Tampa scored seven at the end of the half.

We talk a ton about Houston’s poor starts to games, but their hurry-up offense when marshaled by O’Brien is just dreadful. It’s way too slow, it has no idea what to do for 20 seconds. I bet if Watson handled the whole thing on his own, they’d be a lot better.

— With third-and-6 at the Houston 44, O’Brien watched DeAndre Carter catch this ball to create fourth-and-1 at the Houston 49:

There were two acceptable ideas at this point: challenge the ball, or go for it. As O’Brien laid out in his press conference, injuries made him choose to not go for it:

I … actually respect that reasoning more than I thought I would, especially after he said he might go for it looking back at it. He also explained why he didn’t challenge, saying he thought New York had already decided it. I understand, but that doesn’t mean I think it’s a correct move. You’ve got to make New York make that call with how little your timeouts are worth at that point. You’ve also simply got to go for it there, the mathematical benefits are obvious:

— Finally, there was something that went totally unasked at the post-game presser: Why on Earth did this team run actual plays after Winston’s final interception. Tampa Bay had one timeout left, and the Texans got the ball left with 1:27 to play. That’s three kneels and the game is over.

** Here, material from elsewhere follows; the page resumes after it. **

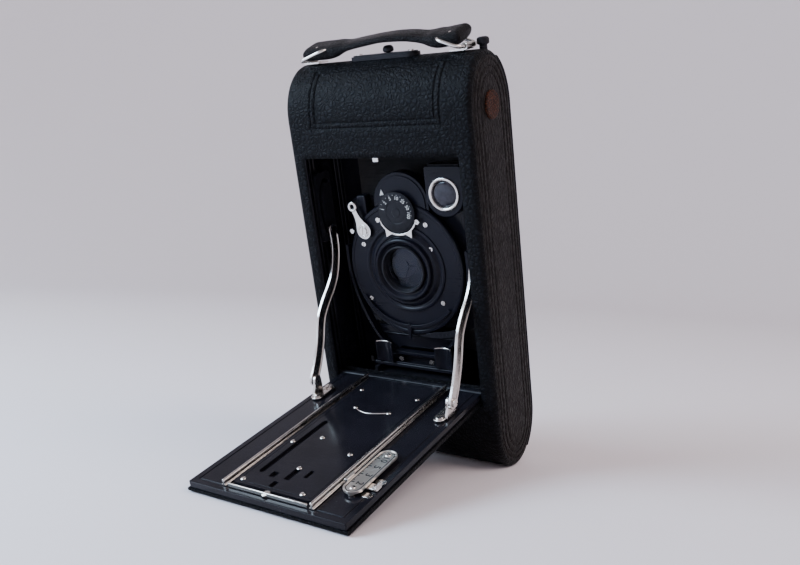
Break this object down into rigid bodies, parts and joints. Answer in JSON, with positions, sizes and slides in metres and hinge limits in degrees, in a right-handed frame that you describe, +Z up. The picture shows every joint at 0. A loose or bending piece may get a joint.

The Texans ran a play, were flagged for holding in perhaps the least situationally-aware block I’ve ever seen by Zach Fulton, and actually gave the Bucs a chance to come back with 21 seconds left.

It didn’t matter for this game, but that’s a phenomenally bad error by O’Brien. He has to know that you can kneel out there. What would we be saying if Tampa scrimped together their equivalent of a Hail Mary lateral-fest or the Glover Quin Fail Mary? Get it together.

(I guess the fourth down I linked earlier was a nice decision, but holy hell, this was a stinker of a game from O’Brien. Sean Pendergast called it a D+ — I think that’s being very kind. This was some Jason Garrett stuff.

3 — The defense got bailed out by Jameis Winston

Romeo Crennel’s charge simply did not play good enough deep coverage most of the time to win this game. They got bailed out because Winston and Winston’s receivers could not complete open throws.

They got bailed out when the Bucs went for it on fourth down because Cameron Brate dropped the ball:

They have two gears: Rush everyone at the passer and hope someone gets lucky, or play Crennel’s red carpet zones on third-and-long and make things as easy as humanly possible and pray for mistakes:

I’m not going to tell you that there were no good snaps. Vernon Hargreaves’ run stuff on third-and-1 was incredible, Gareon Conley had a few nice plays in grabby coverage, Whitney Mercilus got two sacks, one of which came on a play where he actually beat somebody.

But for the most part, things stayed the same, if not worse. The Tampa run offense averaged five yards per carry thanks to a big 49-yard gash by Ronald Jones. Winston was sacked three times in 51 dropbacks, the Texans added only two more quarterback hits to that.

The secondary has some talent, but the lack of pass rush and Crennel’s inability to be aggressive on second- and third-and-long are killing this team. If bad luck happened to strike on a few more of the balls that hit them directly in the hands, we’d have a completely different result.

4 — Let’s praise the special teams

In two consecutive three-point wins, Angelo Blackson has blocked a long field-goal attempt. That isn’t something that’s mathematically stable to rely on every week, but it obviously made a difference.

The Texans have been one of the best teams in the NFL all season on kickoff coverage and this was their magnum opus. With Kai Fairbairn trying to pop up kicks near the goal line, Tampa had the following field positions after kickoffs: TB 17, TB 12, TB 15, TB 25, TB 20, TB 17. Five grabs of yardage that really mattered in so much as every extra time Winston had to drop back, the Texans had a chance to create a turnover.

Bryan Anger pinned Tampa at the TB 4, the TB 10, the TB 32, the TB 19, and the TB 30. No short fields.

They’ve done this despite losing Dylan Cole, one of their best tacklers, for the season to a torn ACL. Special teams has been extremely strong, and it’s one of those small and obvious reasons they’ve been able to wrest the division crown away from the Titans these last two weeks.